I have computed the singular value decomposition of the following matrix $$A= \begin{bmatrix}1&2\\0&1\\-1&0\\\end{bmatrix}$$
here are the important findings below.
$$\Sigma=\left[\begin{matrix}1 & 0 \\ 0 & \sqrt 6 \\ 0 & 0\end{matrix}\right]$$
$$V=\left[\begin{matrix}-\frac{2}{\sqrt 5} & \frac{1}{\sqrt 5} \\ \frac{1}{\sqrt 5} & \frac{2}{\sqrt 5}\end{matrix}\right]$$
$$U=\left[\begin{matrix}0 & \sqrt{\frac 5 6} & \frac{1}{\sqrt 6} \\ \frac{1}{\sqrt 5} & \sqrt{\frac 2 {15}} & -\sqrt{\frac 2 3} \\ \frac{2}{\sqrt 5} & -\frac{1}{\sqrt 30} & \frac{1}{\sqrt 6}\end{matrix}\right]$$
Now here is the question I am trying to solve now,
Use the singular value decomposition of $A$ to prove that $\|A\|_2 = \sigma_1 = \sigma_{\max}(A)$. Show further that if $A$ is invertible $\|A^{-1}\|_2 = \sigma_n = \sigma_{\min}(A)$ and thus that the condition number based on the spectral norm is $k(A) = \frac{\sigma_{\max}(A)}{\sigma_{\min}(A)}$
here are my workings for the first part.

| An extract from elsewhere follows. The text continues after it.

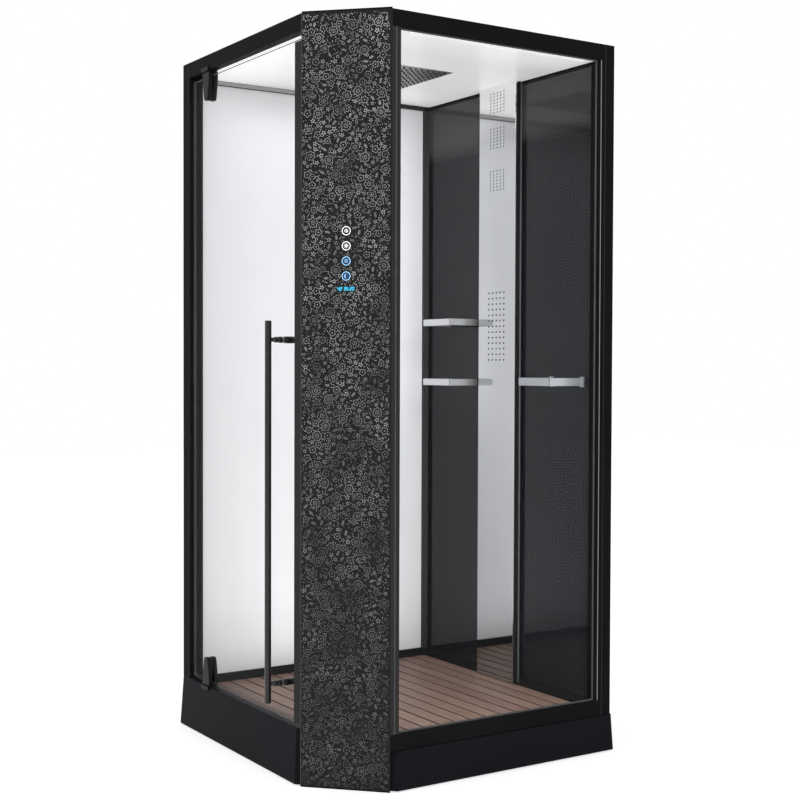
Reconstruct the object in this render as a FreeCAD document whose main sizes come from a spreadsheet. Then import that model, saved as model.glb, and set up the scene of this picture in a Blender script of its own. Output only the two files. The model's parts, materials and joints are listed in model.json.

To find $\|A\|_2=\sigma_1$ use that $\|A\|_2 = \sqrt{\lambda _{\max}(A^TA)}$
$$A^TA =\left[\begin{matrix}2 & 2 \\ 2 & 5 \\\end{matrix}\right]$$ which gives the $$\det(A^TA-\lambda I) = \left[\begin{matrix}2- \lambda & 2 \\ 2 & 5-\lambda \\\end{matrix}\right]$$ resulting in $\lambda = 6,1$ then $\|A\|_2 = \sqrt6 = \sigma_1 = \sigma_{\max}$
I am wondering how I do the next two parts, is the next part the same as I have done above?